Aufmachung des Buches
Die mir vorliegende Fassung ist bei Rowohlt als Taschenbuch erschienen. Umfangreich ist die Ausstattung des Buches. Immer wieder verdeutlicht der Autor mit Skizzen seiner Kreationen, z.B. der Henderratte, mit was für Lebewesen es die Forscher auf der Insel zu tun bekommen. Diese Bilder finden sich immer wieder im Laufe des Textes. Im Anschluss an die Geschichte gibt es in einem Anhang zu zwei Lebewesen charakterisierende Datenblätter mit weiteren zeichnerischen Umsetzungen sowie zahlreichen Informationen, danach folgt ein Längsschnitt und eine Karte der Insel, der Roman findet seinen Abschluss in ersten Grobskizzen eines Spigers, die Nell Duckworth zu Beginn der Geschichte angefertigt hat. Als Extra-Bonbon gibt es eine 15seitige Leseprobe zum Roman „Daemon – Die Welt ist nur ein Spiel“ von Daniel Suarez.

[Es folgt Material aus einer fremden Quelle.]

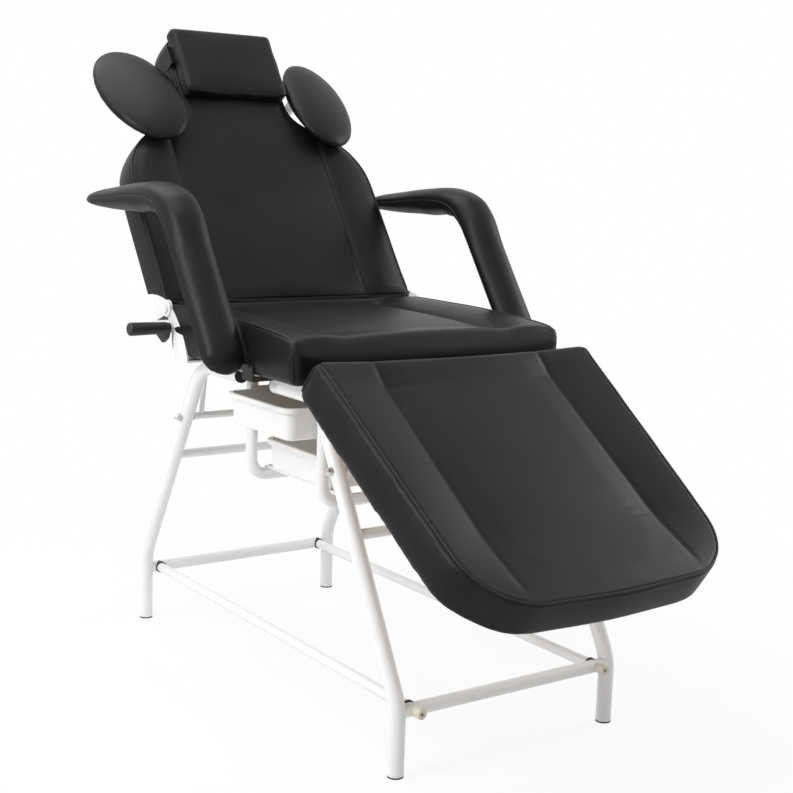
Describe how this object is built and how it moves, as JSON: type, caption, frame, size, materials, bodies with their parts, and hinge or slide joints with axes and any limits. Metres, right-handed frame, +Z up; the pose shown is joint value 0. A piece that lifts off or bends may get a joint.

Die Gestaltung des Covers ist ansprechend und zeigt, im Metalliclook und in Blau- und Türkistönen gehalten, eine einsame Insel, umrandet vom Meer und einem bewölkten Himmel. Der Titel und der Name des Autors prangen in silberner Großschrift, die angeknabbert wird, darüber.

Der englische Titel „Fragment“ hätte mir besser gefallen als „Biosphere“, wenngleich auch der für die  deutsche Übersetzung gewählte Titel passt – dennoch hätte „Fragment“ besser gepasst, denn die in Fahys Roman beschriebene Insel ist nicht nur ein Fragment unserer Welt, der Erde, sondern deren Lebewesen auch ein Fragment – wenn auch seit jeher isoliert – der Evolution.


Fazit
„Dino Park“ (verfilmt unter dem Titel „Jurassic Park“) war gestern, „Biosphere“ ist heute. Fahy hat einen Thriller mit gewaltiger Spannung und enormer Dynamik geschrieben, der den Leser mitreißt. Den wenigen, kleinen Schwächen steht ein Roman gegenüber, den ich Fans des Genres ans Herz legen möchte. Es lohnt sich, zu diesem Buch zu greifen.